--- START OF Given data ---
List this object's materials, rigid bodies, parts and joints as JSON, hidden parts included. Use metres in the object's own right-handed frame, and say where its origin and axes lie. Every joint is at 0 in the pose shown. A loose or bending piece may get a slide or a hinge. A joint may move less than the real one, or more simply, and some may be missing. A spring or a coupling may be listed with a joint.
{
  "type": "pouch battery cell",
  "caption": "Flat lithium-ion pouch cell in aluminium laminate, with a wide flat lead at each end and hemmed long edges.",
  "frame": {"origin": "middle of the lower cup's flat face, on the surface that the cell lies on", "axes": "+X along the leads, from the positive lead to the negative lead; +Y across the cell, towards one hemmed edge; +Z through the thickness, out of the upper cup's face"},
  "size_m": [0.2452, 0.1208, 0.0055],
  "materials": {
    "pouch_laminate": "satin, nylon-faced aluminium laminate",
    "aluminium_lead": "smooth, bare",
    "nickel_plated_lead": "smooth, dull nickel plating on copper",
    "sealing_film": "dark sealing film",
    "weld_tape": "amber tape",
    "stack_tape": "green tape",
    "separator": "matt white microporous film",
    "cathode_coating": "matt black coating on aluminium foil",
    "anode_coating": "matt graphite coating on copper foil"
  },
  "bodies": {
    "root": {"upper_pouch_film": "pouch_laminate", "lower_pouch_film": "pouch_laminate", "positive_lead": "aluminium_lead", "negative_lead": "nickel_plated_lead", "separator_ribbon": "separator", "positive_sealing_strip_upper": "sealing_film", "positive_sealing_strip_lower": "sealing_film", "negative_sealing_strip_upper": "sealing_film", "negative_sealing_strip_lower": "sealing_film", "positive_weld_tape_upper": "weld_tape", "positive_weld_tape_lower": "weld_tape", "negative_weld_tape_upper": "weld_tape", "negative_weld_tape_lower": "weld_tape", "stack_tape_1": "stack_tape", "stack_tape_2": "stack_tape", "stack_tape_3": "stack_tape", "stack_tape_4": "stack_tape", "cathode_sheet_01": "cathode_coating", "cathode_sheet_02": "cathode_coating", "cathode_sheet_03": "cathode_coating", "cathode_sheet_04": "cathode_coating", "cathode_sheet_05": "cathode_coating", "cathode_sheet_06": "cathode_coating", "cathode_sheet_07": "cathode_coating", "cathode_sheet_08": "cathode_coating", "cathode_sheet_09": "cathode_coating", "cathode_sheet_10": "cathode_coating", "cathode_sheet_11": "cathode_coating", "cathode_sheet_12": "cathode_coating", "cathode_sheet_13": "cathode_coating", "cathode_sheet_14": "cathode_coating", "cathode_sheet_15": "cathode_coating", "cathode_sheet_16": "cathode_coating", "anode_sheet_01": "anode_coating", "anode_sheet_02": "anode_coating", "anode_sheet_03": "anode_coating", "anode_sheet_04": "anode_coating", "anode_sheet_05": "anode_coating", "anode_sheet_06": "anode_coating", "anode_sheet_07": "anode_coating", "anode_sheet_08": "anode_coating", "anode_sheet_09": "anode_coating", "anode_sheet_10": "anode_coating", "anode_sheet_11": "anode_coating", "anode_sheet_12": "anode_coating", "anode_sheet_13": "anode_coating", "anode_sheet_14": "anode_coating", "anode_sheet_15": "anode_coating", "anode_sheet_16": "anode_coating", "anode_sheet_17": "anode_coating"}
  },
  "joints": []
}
--- END OF Given data ---
--- START OF Given data ---
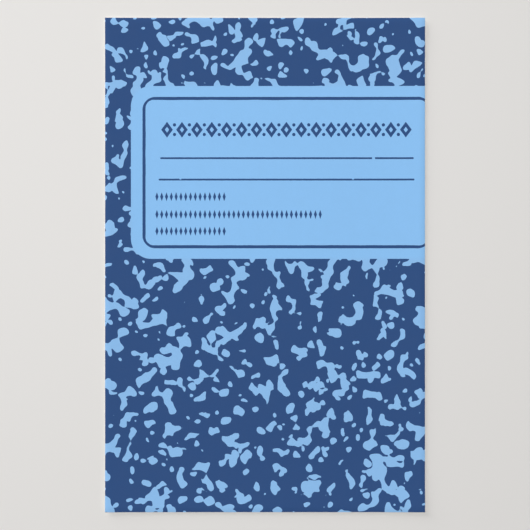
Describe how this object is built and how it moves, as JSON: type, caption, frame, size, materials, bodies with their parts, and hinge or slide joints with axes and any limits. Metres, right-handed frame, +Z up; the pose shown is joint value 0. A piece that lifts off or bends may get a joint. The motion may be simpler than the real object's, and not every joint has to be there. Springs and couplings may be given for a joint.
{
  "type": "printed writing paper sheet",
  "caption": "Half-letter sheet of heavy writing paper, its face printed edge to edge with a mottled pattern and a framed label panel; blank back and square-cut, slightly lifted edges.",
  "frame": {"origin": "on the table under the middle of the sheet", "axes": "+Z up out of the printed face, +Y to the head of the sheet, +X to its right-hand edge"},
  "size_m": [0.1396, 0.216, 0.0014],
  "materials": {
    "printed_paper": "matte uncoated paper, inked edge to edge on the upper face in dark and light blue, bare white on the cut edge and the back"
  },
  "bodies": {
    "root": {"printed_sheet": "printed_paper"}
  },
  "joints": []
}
--- END OF Given data ---
Directions for this task: Gather each line in the entries above where the string "right" is found.

The answer:
List this object's materials, rigid bodies, parts and joints as JSON, hidden parts included. Use metres in the object's own right-handed frame, and say where its origin and axes lie. Every joint is at 0 in the pose shown. A loose or bending piece may get a slide or a hinge. A joint may move less than the real one, or more simply, and some may be missing. A spring or a coupling may be listed with a joint.
Describe how this object is built and how it moves, as JSON: type, caption, frame, size, materials, bodies with their parts, and hinge or slide joints with axes and any limits. Metres, right-handed frame, +Z up; the pose shown is joint value 0. A piece that lifts off or bends may get a joint. The motion may be simpler than the real object's, and not every joint has to be there. Springs and couplings may be given for a joint.
  "frame": {"origin": "on the table under the middle of the sheet", "axes": "+Z up out of the printed face, +Y to the head of the sheet, +X to its right-hand edge"},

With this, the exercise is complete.